With this partnership, the largest US crypto exchange, Coinbase, will use Bitpanda Technology Solutions to connect directly with banks and fintech. Bitpanda already has connectivity with several banks and fintech platforms such as European mobile bank N26, UK fintech Plum, French money app Lydia, the Italian mobile bank Hype, and Austrian traditional lender Raiffeisenlandesbank.
“Banks can see the data on their payment transactions and how much of their customers’ funds have been flowing out to crypto companies,” said BitPanda COO Lukas Enzersdorfer-Konrad.
Meanwhile, Circle is working on a Euro coin or EUROC, a euro-backed stablecoin accessible globally on Ethereum and Avalanche. Similar to Circle’s US-backed stablecoins, Euro Coin is issued under a full-reserve model and is 100% backed by euros held in euro-denominated banking accounts so that it’s always redeemable 1:1 for euros.
Euro Coin is available to anyone with an internet connection and can be sent, spent, and traded around the globe 24/7, with low-cost transactions that can settle in seconds.
When it comes to global cryptocurrency adoption, in the US, 14.8% of the population owns cryptocurrency. And it is home to the most crypto ATMs, with 17,000 recorded in 2021.
Europe is ahead of the US in this respect, as about 22% of the global crypto industry is concentrated in central, northern, and western Europe, which received $1.3 trillion worth of crypto assets, according to Chainalysis.

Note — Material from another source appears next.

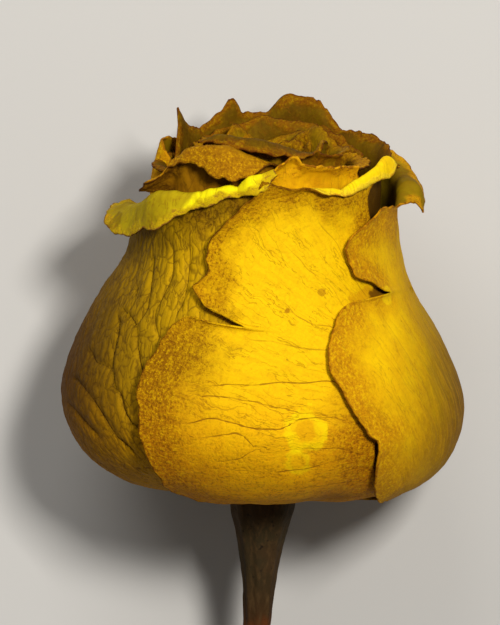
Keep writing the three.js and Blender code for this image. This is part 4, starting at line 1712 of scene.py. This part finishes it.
class Bloom:
    """The bloom's petals, from the outer whorl to the heart."""

    # The rows and columns of the grid.
    ROW_SAMPLES = 2001
    ROW_DENSITY = 0.7
    TEAR_DENSITY = 2.6
    TEAR_BAND = 0.025
    EDGE_PACKING = 0.12

    # The fan that the fibres and veins spread out in.
    FLAT_RADIUS = 24.0
    FIBRE_RADIUS = 30.0
    FIBRE_STEPS = (17.0, 9.0)
    OUTER_GAP = 8.0
    FAINT_AWAY = 3.0

    # The shrivelled surface: widths in mm of each kind of unevenness, and how deep it is.
    DENT_SEED, RAGGED_SEED, CRINKLE_SEED, WIGGLE_SEED = 11, 50, 90, 30
    DENT_SIZE, DENT_DEPTH = 13.0, 0.5
    UNEVEN_SIZE, UNEVEN_DEPTH = 3.2, 1.6
    NOTCH_SIZE, NOTCH_DEPTH = 1.1, 1.3
    RIPPLE_SIZE, RIPPLE_REACH = 2.6, 2.2
    WRINKLE_SIZE, WRINKLE_DEPTH = 4.0, 0.10
    CURL_REACH, CURL_DEPTH = 0.9, 0.25
    FURROW_WIDTH, FURROW_START = 0.5, 1.5
    SWELL_WIDTH, SWELL_SHARE = 2.2, 0.35
    TEAR_REACH = 0.024
    REST_ROOM = 2.5

    def __init__(self, placement: Placement) -> None:
        """Prepare the finishes and the dents that neighbouring petals share.

        Args:
            placement: Where the rose lies.
        """
        self.placement = placement
        self.dents = Cloud(self.DENT_SEED)
        self.materials = {name: finish.material() for name, finish in FINISHES.items()}
        self.puckerings = {name: finish.puckering() for name, finish in FINISHES.items()}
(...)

In Asia, China has the largest mining operations for cryptocurrencies, and around 8% of the population still owns crypto despite the government’s crackdown. Meanwhile, 11% of Japanese people own cryptocurrency compared to over 30% in South Korea. In India, around 8% of the population is invested in crypto.
As for Europe, Germany’s 9% population and 5% of Russians own crypto assets. Meanwhile, around 3% of the UK population owns cryptocurrency and has a relatively high number of Bitcoin ATMs, at over 300.
According to a global survey by Gemini, 2021 was a breakthrough year for crypto adoption. 2022, in contrast, was slower in Europe, with only 7% of those in the region who haven’t yet bought crypto were planning on buying it, as opposed to 21% globally.
Elsewhere, Slovenia has been found to be leading in crypto popularity in Europe in 2022, with 18% of the country’s population having some sort of investment in it. Croatia, Luxemburg, Bulgaria, and Cyprus also rank high in their crypto-friendly ranking, hitting investment figures of 16%, 14%, 13%, and 13%, respectively.
As for countries with lower levels of crypto investment, it seems the wealthier and more developed an EU nation, the lower the crypto-investment threshold rank. France, Germany, and Italy are at the bottom of crypto interest.
However, it’s important to note that the countries with lower levels of crypto investment tend to have higher levels of wealth on average, which might have more comparable levels of crypto investment on a dollar basis.
Another research found that the average crypto adoption rate in Africa, Europe, and North America is a bit higher than the global average of 4.2%, with Germany leading the crypto-curiousness at 53%, followed by the UK and France.
In conclusion, as we saw, crypto adoption is growing in Europe, which holds great potential to contribute significantly to the adoption and evolution of crypto assets. However, to lead the crypto revolution and unlock its full potential, Europe needs to strike the right balance between encouraging innovation and maintaining regulatory oversight to protect consumers.